DoublewordDoubleword

Autobatcher

What is autobatcher?

autobatcher is a Python and TypeScript client that automatically converts your individual API calls into batched requests. You write normal async code using the familiar OpenAI interface, and autobatcher handles the batching complexity behind the scenes based on timing and volume to get you cost savings!

autobatcher provides two clients:

  • AsyncOpenAI — for async inference. Requests are prioritised ahead of batch but are not real-time. Ideal for agentic workflows, background jobs, and development.
  • BatchOpenAI — for batch inference. Designed for bulk workloads with less time pressure, offering the best price.
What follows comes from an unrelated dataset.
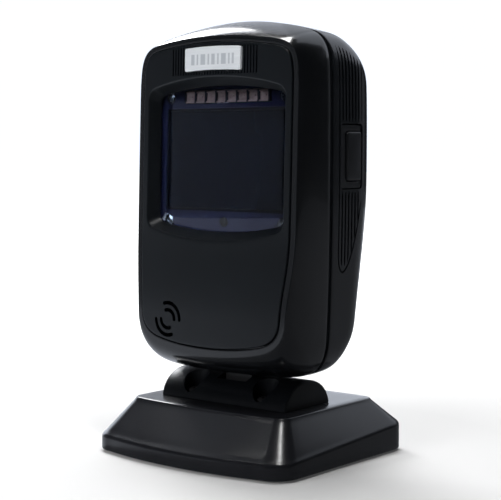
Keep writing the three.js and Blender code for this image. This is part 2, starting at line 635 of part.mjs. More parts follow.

Both are drop-in replacements for the OpenAI client. They pass isinstance checks and provide full access to non-batched endpoints (models, files, etc.) out of the box.

Installation

pip install autobatcher
npm install autobatcher

Quick Start

from autobatcher import AsyncOpenAI

client = AsyncOpenAI(
    api_key="{{apiKey}}",
    base_url="https://api.doubleword.ai/v1"
)

response = await client.chat.completions.create(
    model="{{selectedModel.id}}",
    messages=[{"role": "user", "content": "Explain quantum computing"}],
)

print(response.choices[0].message.content)
import { AsyncOpenAI } from "autobatcher";

const client = new AsyncOpenAI({
  apiKey: "{{apiKey}}",
  baseURL: "https://api.doubleword.ai/v1"
});

const response = await client.chat.completions.create({
  model: "{{selectedModel.id}}",
  messages: [{ role: "user", content: "Explain quantum computing" }],
});

console.log(response.choices[0].message.content);

Swap AsyncOpenAI for BatchOpenAI when you have bulk workloads with less time pressure:

from autobatcher import BatchOpenAI

client = BatchOpenAI(
    api_key="{{apiKey}}",
    base_url="https://api.doubleword.ai/v1"
)

response = await client.chat.completions.create(
    model="{{selectedModel.id}}",
    messages=[{"role": "user", "content": "Summarize this document..."}],
)
import { BatchOpenAI } from "autobatcher";

const client = new BatchOpenAI({
  apiKey: "{{apiKey}}",
  baseURL: "https://api.doubleword.ai/v1"
});

const response = await client.chat.completions.create({
  model: "{{selectedModel.id}}",
  messages: [{ role: "user", content: "Summarize this document..." }],
});

How It Works

  1. Requests are collected over a configurable time window or batch size
  2. When the window closes or batch size is reached, requests are submitted as a batch
  3. Results are polled and returned to waiting callers as they complete
  4. Your code sees normal ChatCompletion responses

Configuration

Both AsyncOpenAI and BatchOpenAI accept the same configuration options:

OptionDefaultDescription
batch_size / batchSize1000Maximum requests per batch before auto-flush
batch_window_seconds / batchWindowSeconds10 (Python) / 10 (JS)Seconds to wait before flushing a partial batch
poll_interval_seconds / pollIntervalSeconds5Seconds between poll ticks when waiting for batch completion

Supported Endpoints

  • client.chat.completions.create() — Chat completions
  • client.embeddings.create() — Embeddings

All other OpenAI client methods (e.g., client.models.list(), client.files.create()) pass through unchanged to the underlying API.